## Exercise goal
Copy out each line in the material below that has the word "pose".

## Rows
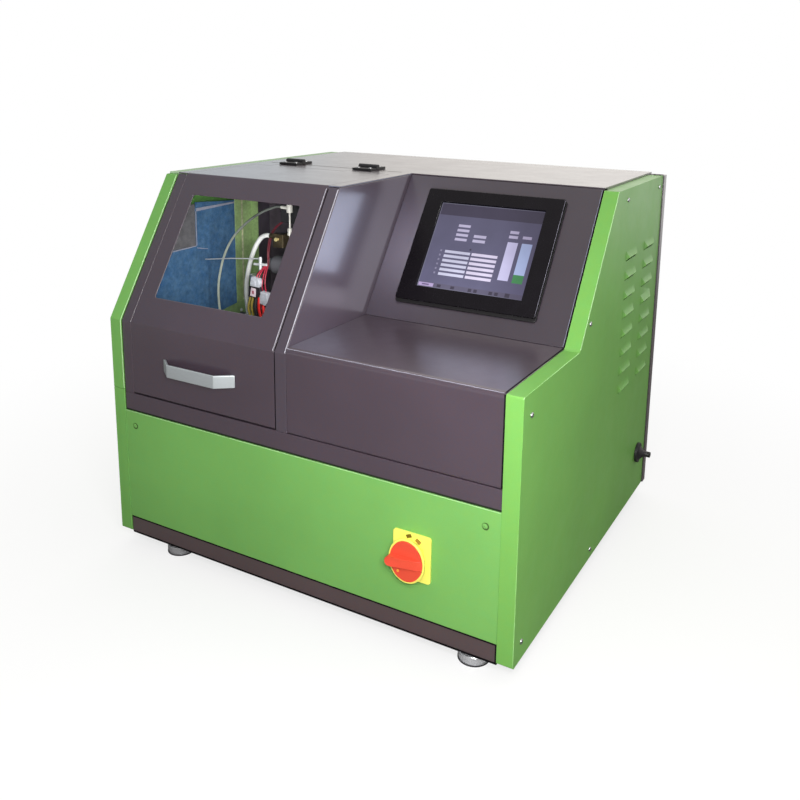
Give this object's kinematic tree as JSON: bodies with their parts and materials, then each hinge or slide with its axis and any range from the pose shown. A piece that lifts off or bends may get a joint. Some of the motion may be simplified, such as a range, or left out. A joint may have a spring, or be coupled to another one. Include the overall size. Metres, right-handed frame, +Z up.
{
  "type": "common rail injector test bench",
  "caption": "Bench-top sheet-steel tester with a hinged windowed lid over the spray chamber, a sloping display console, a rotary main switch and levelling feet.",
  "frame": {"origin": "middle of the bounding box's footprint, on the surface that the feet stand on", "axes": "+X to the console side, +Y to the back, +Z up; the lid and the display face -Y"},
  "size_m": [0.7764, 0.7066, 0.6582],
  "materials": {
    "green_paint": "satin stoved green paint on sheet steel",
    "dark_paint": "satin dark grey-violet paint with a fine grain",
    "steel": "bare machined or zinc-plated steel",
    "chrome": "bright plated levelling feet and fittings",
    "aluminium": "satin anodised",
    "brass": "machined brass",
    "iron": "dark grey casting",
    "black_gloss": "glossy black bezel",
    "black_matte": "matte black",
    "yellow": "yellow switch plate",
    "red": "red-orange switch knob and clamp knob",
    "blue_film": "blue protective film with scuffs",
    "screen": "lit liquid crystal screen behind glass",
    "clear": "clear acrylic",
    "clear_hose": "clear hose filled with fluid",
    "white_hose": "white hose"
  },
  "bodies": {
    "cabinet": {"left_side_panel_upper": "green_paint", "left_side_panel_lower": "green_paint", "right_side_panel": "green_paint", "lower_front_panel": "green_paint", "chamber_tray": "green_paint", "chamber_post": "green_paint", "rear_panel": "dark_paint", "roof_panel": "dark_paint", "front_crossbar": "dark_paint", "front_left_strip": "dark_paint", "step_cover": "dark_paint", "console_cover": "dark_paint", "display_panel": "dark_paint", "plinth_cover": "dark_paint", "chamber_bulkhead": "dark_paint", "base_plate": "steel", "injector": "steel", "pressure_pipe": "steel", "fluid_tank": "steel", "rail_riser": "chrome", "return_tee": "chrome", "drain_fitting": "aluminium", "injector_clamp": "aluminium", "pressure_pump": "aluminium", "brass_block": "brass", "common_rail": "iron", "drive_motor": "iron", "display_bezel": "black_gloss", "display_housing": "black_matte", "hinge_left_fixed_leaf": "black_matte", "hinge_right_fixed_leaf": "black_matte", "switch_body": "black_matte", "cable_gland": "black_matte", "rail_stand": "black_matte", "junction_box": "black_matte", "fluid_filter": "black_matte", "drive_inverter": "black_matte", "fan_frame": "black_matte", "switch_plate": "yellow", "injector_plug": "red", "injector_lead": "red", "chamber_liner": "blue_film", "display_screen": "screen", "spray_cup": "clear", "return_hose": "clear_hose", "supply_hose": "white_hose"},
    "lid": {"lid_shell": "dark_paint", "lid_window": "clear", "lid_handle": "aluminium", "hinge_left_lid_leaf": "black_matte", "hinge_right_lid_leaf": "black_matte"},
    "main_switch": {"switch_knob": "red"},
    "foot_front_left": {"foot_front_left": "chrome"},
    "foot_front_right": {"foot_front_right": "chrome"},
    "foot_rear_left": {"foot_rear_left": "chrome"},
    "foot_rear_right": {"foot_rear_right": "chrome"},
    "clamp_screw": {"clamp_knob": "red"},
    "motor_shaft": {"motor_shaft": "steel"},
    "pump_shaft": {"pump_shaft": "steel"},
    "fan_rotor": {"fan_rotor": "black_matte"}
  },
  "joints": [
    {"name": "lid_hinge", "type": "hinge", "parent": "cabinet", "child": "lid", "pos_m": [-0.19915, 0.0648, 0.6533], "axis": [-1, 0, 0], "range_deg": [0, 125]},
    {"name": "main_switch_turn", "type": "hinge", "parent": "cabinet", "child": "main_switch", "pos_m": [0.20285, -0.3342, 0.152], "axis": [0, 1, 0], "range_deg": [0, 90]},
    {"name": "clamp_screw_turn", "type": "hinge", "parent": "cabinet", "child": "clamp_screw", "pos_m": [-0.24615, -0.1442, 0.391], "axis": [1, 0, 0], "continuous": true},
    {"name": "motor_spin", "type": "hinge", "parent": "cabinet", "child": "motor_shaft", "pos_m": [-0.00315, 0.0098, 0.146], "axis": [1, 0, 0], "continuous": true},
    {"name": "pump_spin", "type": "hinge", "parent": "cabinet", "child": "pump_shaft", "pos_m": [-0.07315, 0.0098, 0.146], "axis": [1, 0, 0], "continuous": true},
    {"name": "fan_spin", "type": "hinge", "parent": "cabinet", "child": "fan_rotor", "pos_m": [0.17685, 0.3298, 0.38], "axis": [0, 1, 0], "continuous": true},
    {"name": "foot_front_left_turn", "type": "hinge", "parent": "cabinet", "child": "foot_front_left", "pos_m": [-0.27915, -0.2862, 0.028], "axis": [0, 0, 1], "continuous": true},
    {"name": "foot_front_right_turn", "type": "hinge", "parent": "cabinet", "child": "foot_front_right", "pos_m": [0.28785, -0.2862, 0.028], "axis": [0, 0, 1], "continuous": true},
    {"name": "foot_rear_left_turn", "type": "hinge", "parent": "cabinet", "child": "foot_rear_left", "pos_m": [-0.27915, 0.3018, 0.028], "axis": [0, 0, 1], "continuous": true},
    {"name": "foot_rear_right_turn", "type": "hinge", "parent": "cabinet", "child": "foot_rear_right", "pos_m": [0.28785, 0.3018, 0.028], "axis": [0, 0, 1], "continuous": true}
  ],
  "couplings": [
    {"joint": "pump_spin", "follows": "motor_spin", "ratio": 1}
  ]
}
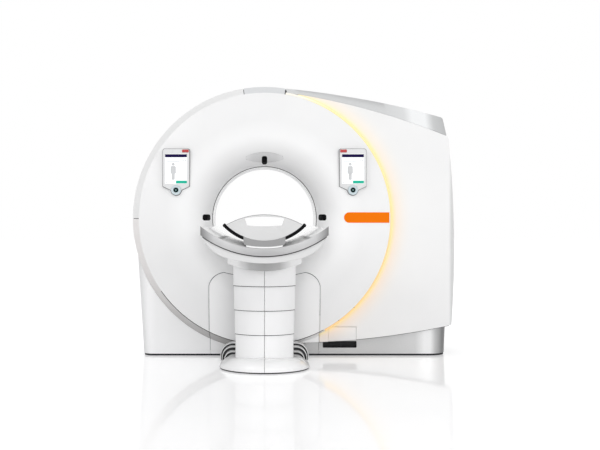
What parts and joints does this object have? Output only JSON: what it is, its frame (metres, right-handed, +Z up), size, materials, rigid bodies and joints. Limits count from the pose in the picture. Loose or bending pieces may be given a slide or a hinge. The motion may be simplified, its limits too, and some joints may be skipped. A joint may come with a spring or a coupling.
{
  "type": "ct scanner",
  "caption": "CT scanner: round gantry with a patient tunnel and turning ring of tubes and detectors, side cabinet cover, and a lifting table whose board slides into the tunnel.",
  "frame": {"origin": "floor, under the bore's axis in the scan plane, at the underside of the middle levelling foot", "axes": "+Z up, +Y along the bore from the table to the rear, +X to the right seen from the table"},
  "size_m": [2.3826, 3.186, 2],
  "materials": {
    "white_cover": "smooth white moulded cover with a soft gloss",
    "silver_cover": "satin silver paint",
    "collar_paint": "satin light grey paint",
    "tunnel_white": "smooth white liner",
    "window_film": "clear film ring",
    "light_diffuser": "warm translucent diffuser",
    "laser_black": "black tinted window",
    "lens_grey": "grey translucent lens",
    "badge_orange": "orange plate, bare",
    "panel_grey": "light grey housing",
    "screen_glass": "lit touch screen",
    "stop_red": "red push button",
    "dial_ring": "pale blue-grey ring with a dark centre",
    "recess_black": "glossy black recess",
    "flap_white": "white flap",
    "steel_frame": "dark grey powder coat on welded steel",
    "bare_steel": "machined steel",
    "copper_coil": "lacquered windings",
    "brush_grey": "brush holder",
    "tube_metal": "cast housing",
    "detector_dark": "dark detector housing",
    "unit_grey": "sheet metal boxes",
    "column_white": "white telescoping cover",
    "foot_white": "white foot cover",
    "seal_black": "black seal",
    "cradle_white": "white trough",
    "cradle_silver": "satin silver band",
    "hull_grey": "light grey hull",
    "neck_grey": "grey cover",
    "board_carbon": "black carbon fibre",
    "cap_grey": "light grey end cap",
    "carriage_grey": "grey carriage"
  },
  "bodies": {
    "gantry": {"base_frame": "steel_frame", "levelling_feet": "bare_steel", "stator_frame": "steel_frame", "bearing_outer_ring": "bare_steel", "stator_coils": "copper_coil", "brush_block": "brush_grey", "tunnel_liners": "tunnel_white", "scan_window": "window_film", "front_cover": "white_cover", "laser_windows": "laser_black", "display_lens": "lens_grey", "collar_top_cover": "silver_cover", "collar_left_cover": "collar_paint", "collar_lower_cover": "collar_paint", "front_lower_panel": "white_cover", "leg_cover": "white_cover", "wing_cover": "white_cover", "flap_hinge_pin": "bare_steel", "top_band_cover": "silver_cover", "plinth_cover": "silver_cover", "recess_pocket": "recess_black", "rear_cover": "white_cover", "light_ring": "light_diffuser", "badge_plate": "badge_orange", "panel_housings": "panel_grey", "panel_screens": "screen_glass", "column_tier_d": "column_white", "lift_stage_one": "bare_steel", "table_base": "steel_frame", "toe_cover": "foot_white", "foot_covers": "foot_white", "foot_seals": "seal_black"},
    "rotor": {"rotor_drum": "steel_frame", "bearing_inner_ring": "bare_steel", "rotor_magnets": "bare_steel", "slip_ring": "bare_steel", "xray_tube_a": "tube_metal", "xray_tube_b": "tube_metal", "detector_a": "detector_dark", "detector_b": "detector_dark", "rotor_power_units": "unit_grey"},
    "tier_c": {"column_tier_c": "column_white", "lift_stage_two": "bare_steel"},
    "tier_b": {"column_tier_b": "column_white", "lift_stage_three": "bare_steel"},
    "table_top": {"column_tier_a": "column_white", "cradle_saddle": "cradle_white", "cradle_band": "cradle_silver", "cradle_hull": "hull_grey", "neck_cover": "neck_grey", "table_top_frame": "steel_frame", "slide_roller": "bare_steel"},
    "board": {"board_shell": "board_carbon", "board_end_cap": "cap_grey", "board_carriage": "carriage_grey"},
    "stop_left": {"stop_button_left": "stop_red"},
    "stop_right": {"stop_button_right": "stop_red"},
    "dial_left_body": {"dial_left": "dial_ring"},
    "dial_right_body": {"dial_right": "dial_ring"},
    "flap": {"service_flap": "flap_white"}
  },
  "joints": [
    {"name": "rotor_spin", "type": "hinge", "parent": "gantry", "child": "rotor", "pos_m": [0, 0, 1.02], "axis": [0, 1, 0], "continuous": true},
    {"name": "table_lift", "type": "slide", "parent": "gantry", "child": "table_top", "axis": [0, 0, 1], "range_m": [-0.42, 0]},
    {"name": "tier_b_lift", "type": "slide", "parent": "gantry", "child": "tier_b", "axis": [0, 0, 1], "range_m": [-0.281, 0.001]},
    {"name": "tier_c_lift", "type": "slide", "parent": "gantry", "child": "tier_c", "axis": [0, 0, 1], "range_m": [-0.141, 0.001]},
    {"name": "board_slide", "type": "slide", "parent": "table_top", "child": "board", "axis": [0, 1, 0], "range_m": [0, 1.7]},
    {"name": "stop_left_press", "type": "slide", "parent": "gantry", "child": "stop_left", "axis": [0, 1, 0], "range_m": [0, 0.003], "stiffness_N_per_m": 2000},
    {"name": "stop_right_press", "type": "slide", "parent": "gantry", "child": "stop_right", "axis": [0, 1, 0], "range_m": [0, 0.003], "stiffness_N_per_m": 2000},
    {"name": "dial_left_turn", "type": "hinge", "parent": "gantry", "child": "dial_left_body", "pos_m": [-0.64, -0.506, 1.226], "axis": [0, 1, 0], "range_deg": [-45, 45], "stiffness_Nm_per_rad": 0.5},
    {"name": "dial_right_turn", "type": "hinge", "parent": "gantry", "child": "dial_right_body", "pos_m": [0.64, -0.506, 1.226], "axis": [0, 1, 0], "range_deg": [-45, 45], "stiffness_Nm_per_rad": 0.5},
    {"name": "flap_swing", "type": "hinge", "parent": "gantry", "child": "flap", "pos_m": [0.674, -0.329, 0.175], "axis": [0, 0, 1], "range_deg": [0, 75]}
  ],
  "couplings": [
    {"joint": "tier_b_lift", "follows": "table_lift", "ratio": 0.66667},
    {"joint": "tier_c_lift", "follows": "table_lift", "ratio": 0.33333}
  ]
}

## Task output
Give this object's kinematic tree as JSON: bodies with their parts and materials, then each hinge or slide with its axis and any range from the pose shown. A piece that lifts off or bends may get a joint. Some of the motion may be simplified, such as a range, or left out. A joint may have a spring, or be coupled to another one. Include the overall size. Metres, right-handed frame, +Z up.
What parts and joints does this object have? Output only JSON: what it is, its frame (metres, right-handed, +Z up), size, materials, rigid bodies and joints. Limits count from the pose in the picture. Loose or bending pieces may be given a slide or a hinge. The motion may be simplified, its limits too, and some joints may be skipped. A joint may come with a spring or a coupling.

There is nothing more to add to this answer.